By those on the Left, these two moves were cheered: its initial removal, and its subsequent contextualization. When, months later, Netflix released the French film, Cuties, I expected the outrage and the calls for censorship to be much the same. I thought, naively, that some new standard of aesthetic judgment had been reached, a way of looking at morally questionable films at which, with but one viewing, our instincts of propriety might cringe. Admittedly, the subject matter in each film is different (Cuties deals with quasi-pornographic depictions of prepubescent girls, while Gone with the Wind treats of the romance of the old South), but if the latter was deemed an intolerable affront to decorum, by which indignation was provoked, so too must be the former.
Much to my surprise, the outrage over Cuties never came. The clamors for its removal were heard only among those stationed on the Right, while those on the Left, keenest to cancel, were slowest to speak. Silence in the reception of this film might’ve been bad enough, but many positively lauded it. It became, strangely enough, a kind of feminist masterpiece, a paragon of progressivism over which leftist critics enthused. Sparkling columns were written on its behalf, and neither award nor trophy was denied it. It was, at least among one set of viewers, universally beloved and fiercely defended.

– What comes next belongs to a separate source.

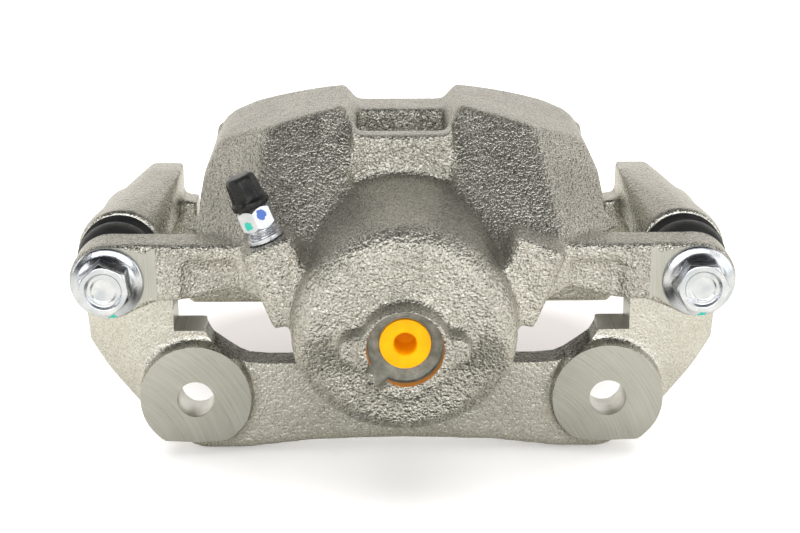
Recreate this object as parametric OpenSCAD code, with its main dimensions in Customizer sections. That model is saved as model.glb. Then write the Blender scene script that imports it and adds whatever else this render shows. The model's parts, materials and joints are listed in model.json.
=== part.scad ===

While Cuties has escaped the censure of the Left, Gone with the Wind has endured it. While the former has climbed the mountain of our acclaim, the latter has fallen into the pit of disrepute. It is an odd environment, indeed. If ever cancellation was to be administered, one would think now the appropriate time, and Cuties the appropriate film. Yet it stands above criticism and beyond reproach, while Gone with the Wind fights for its life.